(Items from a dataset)
◇ ◇ ◇

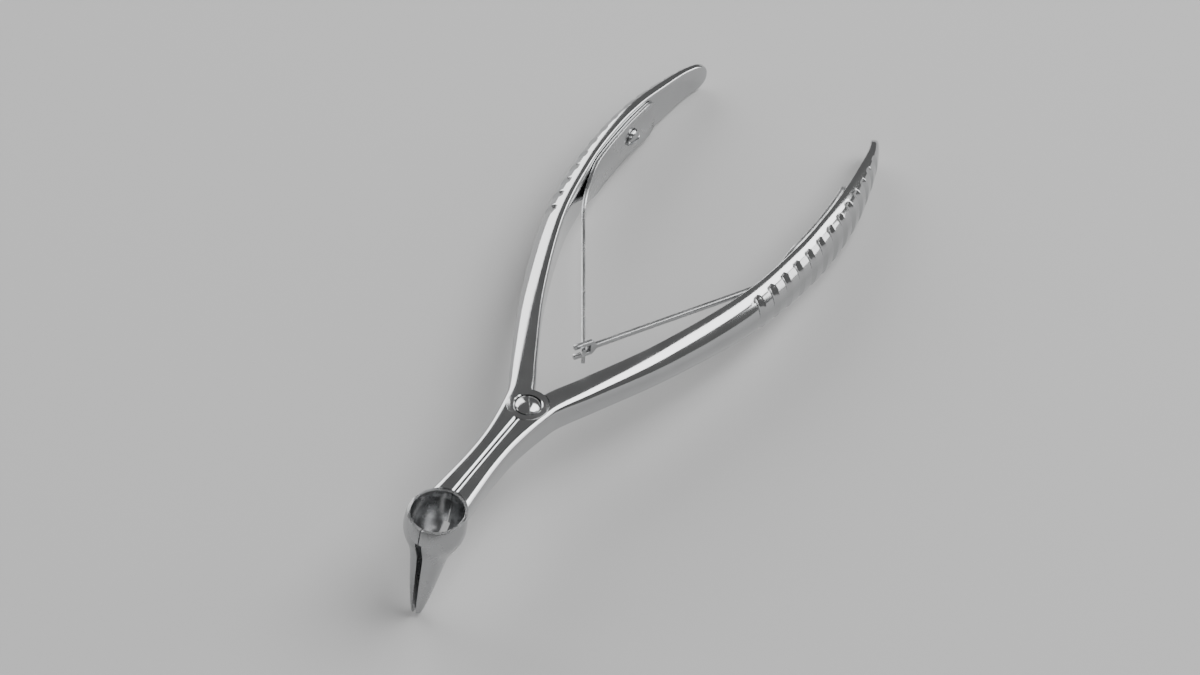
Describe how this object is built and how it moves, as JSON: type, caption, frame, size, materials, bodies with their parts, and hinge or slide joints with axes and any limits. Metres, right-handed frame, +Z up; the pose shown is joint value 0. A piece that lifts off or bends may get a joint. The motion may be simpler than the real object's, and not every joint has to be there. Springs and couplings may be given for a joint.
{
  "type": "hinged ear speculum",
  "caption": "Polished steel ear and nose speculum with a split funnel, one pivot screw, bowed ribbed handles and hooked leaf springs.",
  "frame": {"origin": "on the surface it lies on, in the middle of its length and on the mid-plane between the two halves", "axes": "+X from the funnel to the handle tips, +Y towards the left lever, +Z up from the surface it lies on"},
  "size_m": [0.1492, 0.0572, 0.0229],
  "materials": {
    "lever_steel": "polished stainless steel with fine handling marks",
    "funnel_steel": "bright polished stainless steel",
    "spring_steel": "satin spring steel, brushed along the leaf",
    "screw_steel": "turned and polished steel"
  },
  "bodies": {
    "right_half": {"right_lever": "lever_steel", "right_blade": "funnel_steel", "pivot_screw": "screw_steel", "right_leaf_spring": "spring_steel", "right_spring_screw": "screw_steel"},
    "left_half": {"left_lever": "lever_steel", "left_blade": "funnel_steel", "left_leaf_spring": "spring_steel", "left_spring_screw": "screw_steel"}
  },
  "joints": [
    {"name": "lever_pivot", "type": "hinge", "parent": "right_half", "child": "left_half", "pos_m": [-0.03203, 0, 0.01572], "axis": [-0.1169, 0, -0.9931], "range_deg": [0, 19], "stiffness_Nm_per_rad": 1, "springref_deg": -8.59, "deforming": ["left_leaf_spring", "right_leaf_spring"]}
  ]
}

◇ ◇ ◇

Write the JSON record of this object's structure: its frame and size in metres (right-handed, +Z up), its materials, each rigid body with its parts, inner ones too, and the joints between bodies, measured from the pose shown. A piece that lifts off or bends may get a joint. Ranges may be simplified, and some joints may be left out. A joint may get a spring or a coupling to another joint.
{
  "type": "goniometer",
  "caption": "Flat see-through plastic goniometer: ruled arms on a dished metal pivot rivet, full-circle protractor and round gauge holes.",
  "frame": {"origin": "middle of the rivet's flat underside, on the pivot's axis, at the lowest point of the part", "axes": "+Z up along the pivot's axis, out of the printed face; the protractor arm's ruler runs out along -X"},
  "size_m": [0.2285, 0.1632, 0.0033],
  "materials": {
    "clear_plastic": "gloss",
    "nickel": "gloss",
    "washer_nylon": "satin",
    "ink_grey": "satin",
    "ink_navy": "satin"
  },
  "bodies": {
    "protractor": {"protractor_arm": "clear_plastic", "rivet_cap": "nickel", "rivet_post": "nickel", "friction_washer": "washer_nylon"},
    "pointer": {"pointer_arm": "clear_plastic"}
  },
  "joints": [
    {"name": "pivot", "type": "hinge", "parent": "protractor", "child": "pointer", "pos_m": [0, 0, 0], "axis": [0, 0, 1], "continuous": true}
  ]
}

◇ ◇ ◇

DESCRIPTION OF THE TASK
Which lines include "between"? Copy each of them out.

RESULT FOR THIS EXERCISE
  "frame": {"origin": "on the surface it lies on, in the middle of its length and on the mid-plane between the two halves", "axes": "+X from the funnel to the handle tips, +Y towards the left lever, +Z up from the surface it lies on"},
Write the JSON record of this object's structure: its frame and size in metres (right-handed, +Z up), its materials, each rigid body with its parts, inner ones too, and the joints between bodies, measured from the pose shown. A piece that lifts off or bends may get a joint. Ranges may be simplified, and some joints may be left out. A joint may get a spring or a coupling to another joint.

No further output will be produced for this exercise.